WRITTEN INSTRUCTION: Wherever a line in the data below holds "Identity", copy that line.

* start EXTRACTED RECORDS *

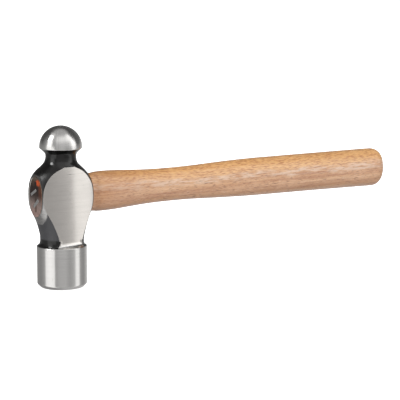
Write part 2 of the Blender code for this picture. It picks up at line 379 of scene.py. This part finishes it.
# the shoulder swells just outside the eye
for x in np.linspace(28.2, 322.0, 190):
    x = float(x)
    hy, hz = spline(HANDLE, x, 1), spline(HANDLE, x, 2)
    if x < 31.5:
        e = eye_size(min(x, EYE_IN_X))
        s = smoothstep(27.0, 31.5, x)
        hy, hz = (e[0] - FIT) * (1 - s) + hy * s, (e[1] - FIT) * (1 - s) + hz * s
    rings.append(oval(x, hy, hz, mid_height(x), SIDES))
start = GRIP_END - END_ROUND
rings.append(oval(0.5 * (322.0 + start), HANDLE[-1][1], HANDLE[-1][2], mid_height(325.0), SIDES))
for i in range(26):
    q = math.pi / 2 * i / 26.0
    inset = END_ROUND * 0.86 * (1 - math.cos(q))
    x = start + END_ROUND * math.sin(q)
    rings.append(oval(x, HANDLE[-1][1] - inset, HANDLE[-1][2] - inset, mid_height(x), SIDES))
for f in (0.8, 0.55, 0.3, 0.08):
    inset = END_ROUND * 0.86
    rings.append(oval(GRIP_END + 0.02 * (1 - f), (HANDLE[-1][1] - inset) * f, (HANDLE[-1][2] - inset) * f, mid_height(GRIP_END), SIDES))
handle = link("handle_looks", loft("handle_looks", rings))


def wedge_mesh(name, thick, tip, length, height, middle, turn, x0, grow=0.0, lead=0.0, divisions=1):
    y0, z0 = middle
    co, si = math.cos(turn), math.sin(turn)
    out = []
    for f in np.linspace(0, 1, divisions + 1):
        x = x0 - lead + (length + grow + lead) * f
        half_t = (thick + (tip - thick) * f) / 2 + grow
        half_h = height / 2 + grow
        ring_ = []
        for u, v in ((-half_t, -half_h), (half_t, -half_h), (half_t, half_h), (-half_t, half_h)):
            ring_.append((x, y0 + u * co - v * si, EYE_Z + z0 + u * si + v * co))
        out.append(ring_)
    return loft(name, out)


WOOD_WEDGE = (3.2, 1.0, 27.0, 24.0, (0.0, 0.0), 0.0)
STEELS = (
    ("steel_wedge_upper", (2.2, 0.7, 16.0, 9.6, (3.3, 3.3), math.radians(61.0))),
    ("steel_wedge_lower", (2.6, 0.7, 16.0, 9.6, (-0.4, -5.2), math.radians(50.0))),
)
apply_boolean(handle, link("kerf", wedge_mesh("kerf", *WOOD_WEDGE, END_X, 0.08, 2.0)))
wooden = link("wood_wedge_looks", wedge_mesh("wood_wedge_looks", *WOOD_WEDGE, END_X, 0.0, 0.0, 8))
steel_pieces = []
for name, size in STEELS:
    for host in (handle, wooden):
        apply_boolean(host, link("slot", wedge_mesh("slot", *size, END_X, 0.07, 2.0)))
    piece = link(name + "_looks", wedge_mesh(name + "_looks", *size, END_X - 0.12, 0.0, 0.0, 6))
    bevel = piece.modifiers.new("edges", "BEVEL")
    bevel.width, bevel.segments, bevel.limit_method = 0.15 * MM, 2, "ANGLE"
    steel_pieces.append((name, piece))
soften(handle.data, 30)
soften(wooden.data, 30)


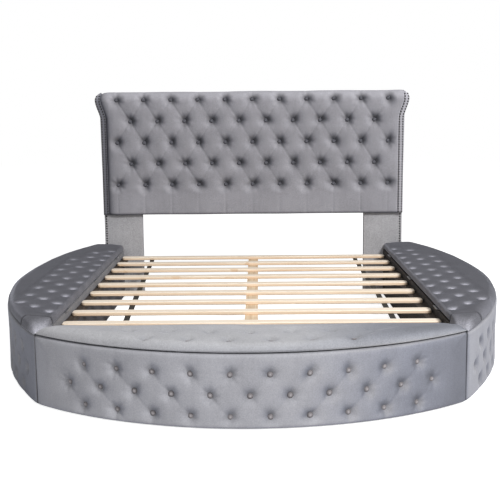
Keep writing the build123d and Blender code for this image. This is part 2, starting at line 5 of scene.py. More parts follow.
import bmesh
import bpy
import numpy as np
from mathutils import Euler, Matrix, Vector

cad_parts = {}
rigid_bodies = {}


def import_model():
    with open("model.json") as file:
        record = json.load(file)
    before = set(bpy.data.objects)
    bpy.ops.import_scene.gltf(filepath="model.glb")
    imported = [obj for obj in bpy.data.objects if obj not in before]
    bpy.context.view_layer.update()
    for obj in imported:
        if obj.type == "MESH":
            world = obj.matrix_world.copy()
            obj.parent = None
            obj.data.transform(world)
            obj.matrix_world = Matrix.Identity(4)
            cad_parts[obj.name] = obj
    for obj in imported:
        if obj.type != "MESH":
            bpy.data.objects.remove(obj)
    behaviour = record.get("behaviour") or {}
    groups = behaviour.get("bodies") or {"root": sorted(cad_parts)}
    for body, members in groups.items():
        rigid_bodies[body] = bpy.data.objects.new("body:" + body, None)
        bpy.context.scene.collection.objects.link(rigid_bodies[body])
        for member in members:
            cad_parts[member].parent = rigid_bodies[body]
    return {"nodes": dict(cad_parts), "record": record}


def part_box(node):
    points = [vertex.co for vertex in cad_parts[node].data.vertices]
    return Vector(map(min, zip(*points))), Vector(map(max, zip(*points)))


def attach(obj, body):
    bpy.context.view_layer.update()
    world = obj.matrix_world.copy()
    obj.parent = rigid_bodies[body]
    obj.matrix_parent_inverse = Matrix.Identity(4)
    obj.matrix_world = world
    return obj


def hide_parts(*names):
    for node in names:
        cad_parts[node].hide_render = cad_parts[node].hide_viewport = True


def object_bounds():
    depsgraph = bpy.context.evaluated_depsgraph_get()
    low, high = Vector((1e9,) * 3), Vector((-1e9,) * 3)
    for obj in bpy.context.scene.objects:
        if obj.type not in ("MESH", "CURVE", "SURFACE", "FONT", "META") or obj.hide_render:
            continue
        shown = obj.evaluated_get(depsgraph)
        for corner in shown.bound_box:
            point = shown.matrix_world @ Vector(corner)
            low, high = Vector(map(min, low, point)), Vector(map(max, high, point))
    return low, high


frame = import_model()
cad_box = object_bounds()
nodes = frame["nodes"]
scene = bpy.context.scene
scene.view_settings.view_transform = "Standard"

# The camera stands in front of the foot of the bed, a little above the headboard's middle and
# tilted down. Its place and lens were found by matching slat ends, seams and buttons.
camera_data = bpy.data.cameras.new("camera")
camera_data.sensor_width = 36
camera_data.lens = 67.75
camera = bpy.data.objects.new("camera", camera_data)
camera.location = (0.0349, -4.376, 1.0957)
camera_turn, camera_dip, camera_roll = 0.0098, 0.1475, -0.0097
aim = Euler((pi / 2 - camera_dip, 0, camera_turn)).to_matrix() @ Euler((0, 0, camera_roll)).to_matrix()
camera.rotation_euler = aim.to_euler()
scene.collection.objects.link(camera)
scene.camera = camera


# The room is a pale studio: a floor that shows white and keeps a soft shadow, a broad light from
# the front right, a weak one from the left and an even surround.
def new_material(name):
    """A material with its node tree and its Principled shader."""
    material = bpy.data.materials.new(name)
    material.use_nodes = True
    tree = material.node_tree
    return material, tree, tree.nodes["Principled BSDF"]


def set_inputs(tree, node, values):
    """Sets a node's inputs, by name or number, to values or to other nodes' outputs."""
    for key, value in values.items():
        if isinstance(value, bpy.types.NodeSocket):
            tree.links.new(value, node.inputs[key])
        else:
            node.inputs[key].default_value = value


def add_node(tree, kind, *inputs, **settings):
    """A node with its settings. Its inputs are given in their order, or by name under values."""
    values = settings.pop("values", {})
    node = tree.nodes.new(kind)
    for key, value in settings.items():
        setattr(node, key, value)
    set_inputs(tree, node, {**dict(enumerate(inputs)), **values})
    return node


def shown_to_camera(tree, shown, lighting):
    """One shader for the camera to see, and another for all other light."""
    ray = add_node(tree, "ShaderNodeLightPath").outputs["Is Camera Ray"]
    return add_node(tree, "ShaderNodeMixShader", ray, lighting, shown).outputs[0]


floor_size = 30
floor_glow = 0.8
surround_strength = 0.25
white = (1, 1, 1, 1)
floor_material, tree, shader = new_material("studio_floor")
set_inputs(tree, shader, {"Base Color": (0.82, 0.82, 0.83, 1), "Roughness": 0.9})
glow = add_node(tree, "ShaderNodeEmission", values={"Strength": floor_glow})
both = add_node(tree, "ShaderNodeAddShader", glow.outputs[0], shader.outputs[0])
seen = shown_to_camera(tree, both.outputs[0], shader.outputs[0])
set_inputs(tree, tree.nodes["Material Output"], {"Surface": seen})
bpy.ops.mesh.primitive_plane_add(size=floor_size)
floor = bpy.context.object
floor.name = "studio_floor"
floor.data.materials.append(floor_material)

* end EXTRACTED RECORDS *

FULL RESPONSE:
            obj.matrix_world = Matrix.Identity(4)
    obj.matrix_parent_inverse = Matrix.Identity(4)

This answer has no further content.